*What is expected:*
Below is a listing; restate from it, character for character, the lines beginning at the line holding "Reconstruct the object" and ending at the line holding "wasm.setup();", both included.

*Materials provided:*
################

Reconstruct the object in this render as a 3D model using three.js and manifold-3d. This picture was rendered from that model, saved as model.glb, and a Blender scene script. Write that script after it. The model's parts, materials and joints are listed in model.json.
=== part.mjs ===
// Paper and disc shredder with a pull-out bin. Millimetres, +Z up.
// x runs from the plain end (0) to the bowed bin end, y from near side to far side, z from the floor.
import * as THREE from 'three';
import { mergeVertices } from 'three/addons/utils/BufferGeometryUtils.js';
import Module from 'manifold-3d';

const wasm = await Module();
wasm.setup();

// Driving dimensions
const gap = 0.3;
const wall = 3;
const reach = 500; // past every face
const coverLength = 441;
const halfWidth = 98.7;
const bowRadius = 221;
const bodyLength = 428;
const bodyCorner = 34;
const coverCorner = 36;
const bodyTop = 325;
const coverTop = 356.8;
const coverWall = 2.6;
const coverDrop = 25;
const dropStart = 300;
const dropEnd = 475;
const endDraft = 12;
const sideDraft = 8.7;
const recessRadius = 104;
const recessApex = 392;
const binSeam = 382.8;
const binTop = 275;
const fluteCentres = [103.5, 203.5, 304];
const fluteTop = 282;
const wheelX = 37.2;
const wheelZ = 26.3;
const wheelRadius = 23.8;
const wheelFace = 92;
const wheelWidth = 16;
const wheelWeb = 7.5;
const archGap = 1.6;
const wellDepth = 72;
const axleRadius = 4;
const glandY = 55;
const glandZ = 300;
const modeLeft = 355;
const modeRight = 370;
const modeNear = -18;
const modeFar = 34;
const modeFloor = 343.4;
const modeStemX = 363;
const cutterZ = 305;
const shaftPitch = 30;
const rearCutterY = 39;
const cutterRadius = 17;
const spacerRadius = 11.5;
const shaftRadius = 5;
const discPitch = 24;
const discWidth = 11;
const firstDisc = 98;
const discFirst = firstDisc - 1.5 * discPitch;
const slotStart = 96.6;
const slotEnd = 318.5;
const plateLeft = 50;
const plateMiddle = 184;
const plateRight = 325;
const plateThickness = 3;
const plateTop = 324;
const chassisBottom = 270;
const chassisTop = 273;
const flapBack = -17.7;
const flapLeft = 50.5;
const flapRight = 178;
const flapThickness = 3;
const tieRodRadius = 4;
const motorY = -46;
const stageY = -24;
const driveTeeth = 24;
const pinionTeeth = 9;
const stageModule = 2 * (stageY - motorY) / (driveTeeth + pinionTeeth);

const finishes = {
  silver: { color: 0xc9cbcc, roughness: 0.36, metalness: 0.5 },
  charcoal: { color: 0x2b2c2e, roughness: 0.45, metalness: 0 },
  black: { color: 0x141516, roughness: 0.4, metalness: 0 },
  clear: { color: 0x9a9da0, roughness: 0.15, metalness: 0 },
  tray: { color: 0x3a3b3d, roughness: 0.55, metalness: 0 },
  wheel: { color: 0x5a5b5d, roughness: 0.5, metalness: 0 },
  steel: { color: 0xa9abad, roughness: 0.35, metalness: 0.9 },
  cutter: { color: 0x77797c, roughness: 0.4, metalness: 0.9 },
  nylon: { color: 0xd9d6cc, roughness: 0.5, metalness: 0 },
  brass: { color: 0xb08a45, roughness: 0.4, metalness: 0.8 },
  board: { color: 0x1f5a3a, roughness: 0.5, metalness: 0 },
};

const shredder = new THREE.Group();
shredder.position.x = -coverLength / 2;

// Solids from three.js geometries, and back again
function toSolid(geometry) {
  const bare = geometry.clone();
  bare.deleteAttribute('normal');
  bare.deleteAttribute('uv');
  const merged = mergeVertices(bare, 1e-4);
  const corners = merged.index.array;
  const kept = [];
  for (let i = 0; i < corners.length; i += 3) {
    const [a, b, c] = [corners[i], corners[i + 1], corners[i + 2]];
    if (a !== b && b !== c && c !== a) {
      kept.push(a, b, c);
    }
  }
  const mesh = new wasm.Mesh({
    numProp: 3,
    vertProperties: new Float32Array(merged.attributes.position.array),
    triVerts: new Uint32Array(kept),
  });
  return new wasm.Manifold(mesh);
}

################

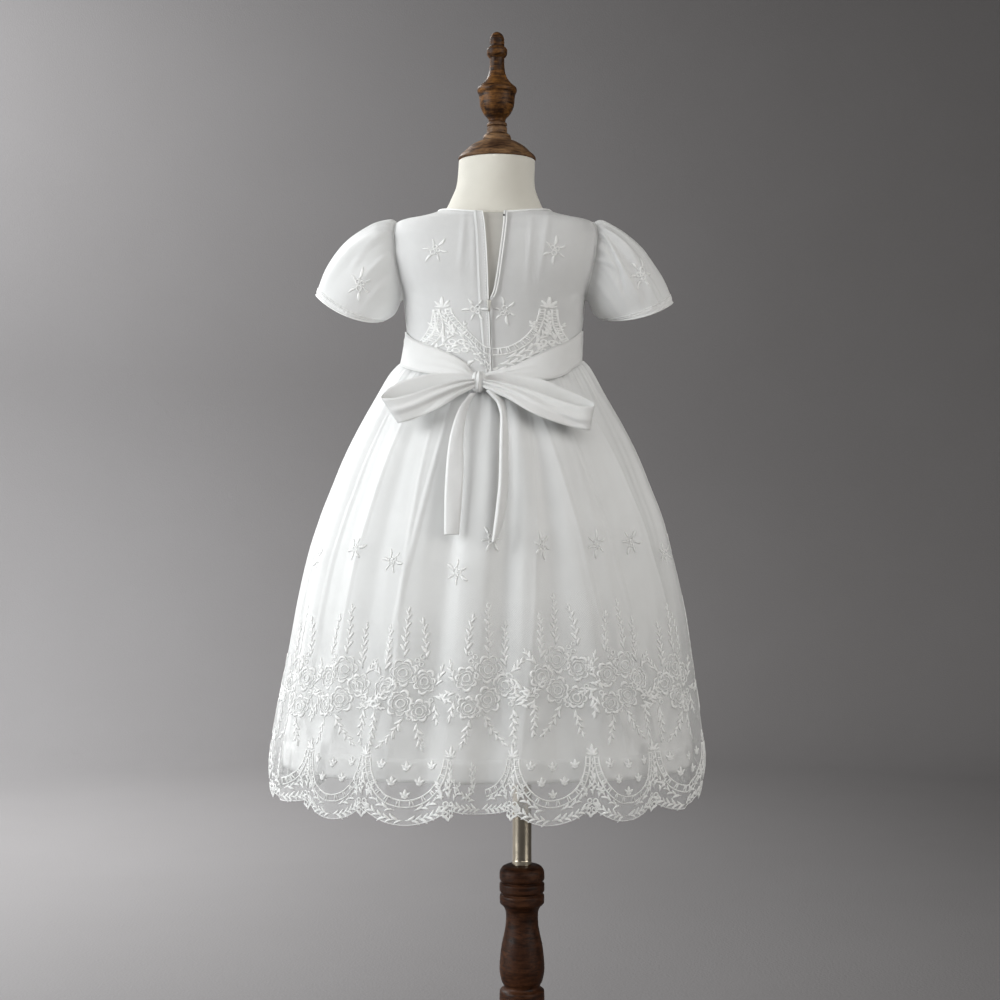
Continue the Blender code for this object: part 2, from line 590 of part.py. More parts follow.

################

*Exercise output:*
Reconstruct the object in this render as a 3D model using three.js and manifold-3d. This picture was rendered from that model, saved as model.glb, and a Blender scene script. Write that script after it. The model's parts, materials and joints are listed in model.json.
=== part.mjs ===
// Paper and disc shredder with a pull-out bin. Millimetres, +Z up.
// x runs from the plain end (0) to the bowed bin end, y from near side to far side, z from the floor.
import * as THREE from 'three';
import { mergeVertices } from 'three/addons/utils/BufferGeometryUtils.js';
import Module from 'manifold-3d';

const wasm = await Module();
wasm.setup();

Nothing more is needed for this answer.